*Task statement:*
Determine how many lines contain the string "joints", then reply with that figure only.

*Stored data:*
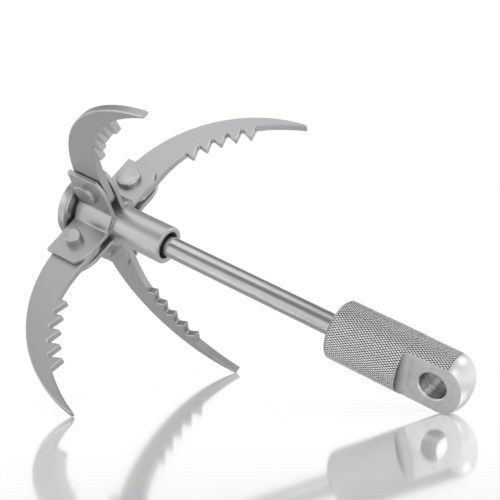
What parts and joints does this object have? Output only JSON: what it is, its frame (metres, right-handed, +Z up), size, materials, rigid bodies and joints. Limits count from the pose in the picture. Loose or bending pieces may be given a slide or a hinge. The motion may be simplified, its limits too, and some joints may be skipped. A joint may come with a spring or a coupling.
{
  "type": "folding grapnel hook",
  "caption": "Small stainless folding grapnel: toothed claws on a sliding tube head, round shank with a stop disc, knurled handle end with a cross-drilled eye.",
  "frame": {"origin": "on the surface that the hook lies on, under the middle of its outline", "axes": "+X runs from the claw head to the eye along the ground, +Z is up; the shank leans down towards +X in the XZ plane"},
  "size_m": [0.2038, 0.1348, 0.1304],
  "materials": {
    "polished_bar": "drawn stainless bar, bright polished, fine marks along its length",
    "turned_plate": "turned stainless disc with a bright chamfered rim",
    "knurled_bar": "stainless bar with a fine diamond knurl, milled flats and a polished domed end",
    "brushed_tube": "brushed stainless tube, dulled near the welds",
    "satin_plate": "tumbled satin stainless plate with brighter edges",
    "pin_steel": "turned stainless pin, satin face and bright rim",
    "weld_metal": "small uneven weld beads, brushed over",
    "bush_plastic": "black acetal"
  },
  "bodies": {
    "shank": {"shank_rod": "polished_bar", "stop_disc": "turned_plate", "disc_weld": "weld_metal", "knurled_handle": "knurled_bar"},
    "guide_bush": {"guide_bush": "bush_plastic"},
    "head": {"head_tube": "brushed_tube", "bracket_1": "satin_plate", "bracket_2": "satin_plate", "bracket_3": "satin_plate", "bracket_4": "satin_plate", "bracket_weld_1": "weld_metal", "bracket_weld_2": "weld_metal", "bracket_weld_3": "weld_metal", "bracket_weld_4": "weld_metal", "claw_pin_1": "pin_steel", "claw_pin_2": "pin_steel", "claw_pin_3": "pin_steel", "claw_pin_4": "pin_steel"},
    "claw_1": {"claw_1": "satin_plate"},
    "claw_2": {"claw_2": "satin_plate"},
    "claw_3": {"claw_3": "satin_plate"},
    "claw_4": {"claw_4": "satin_plate"}
  },
  "joints": [
    {"name": "head_slide", "type": "slide", "parent": "shank", "child": "guide_bush", "axis": [0.9252, 0, -0.3795], "range_m": [0, 0.0931]},
    {"name": "head_spin", "type": "hinge", "parent": "guide_bush", "child": "head", "pos_m": [-0.09073, 0.00181, 0.08766], "axis": [0.9252, 0, -0.3795], "continuous": true},
    {"name": "claw_1_fold", "type": "hinge", "parent": "head", "child": "claw_1", "pos_m": [-0.07578, 0.01648, 0.09777], "axis": [-0.2651, 0.7156, -0.6463], "range_deg": [-3.6, 52]},
    {"name": "claw_2_fold", "type": "hinge", "parent": "head", "child": "claw_2", "pos_m": [-0.07592, -0.01321, 0.09744], "axis": [0.2715, 0.6985, 0.6621], "range_deg": [-0.6, 55]},
    {"name": "claw_3_fold", "type": "hinge", "parent": "head", "child": "claw_3", "pos_m": [-0.08718, -0.01286, 0.06996], "axis": [0.2651, -0.7156, 0.6463], "range_deg": [-3.6, 52]},
    {"name": "claw_4_fold", "type": "hinge", "parent": "head", "child": "claw_4", "pos_m": [-0.08743, 0.01578, 0.06936], "axis": [-0.2524, -0.7467, -0.6154], "range_deg": [-12.1, 43.5]}
  ]
}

*Task response:*
2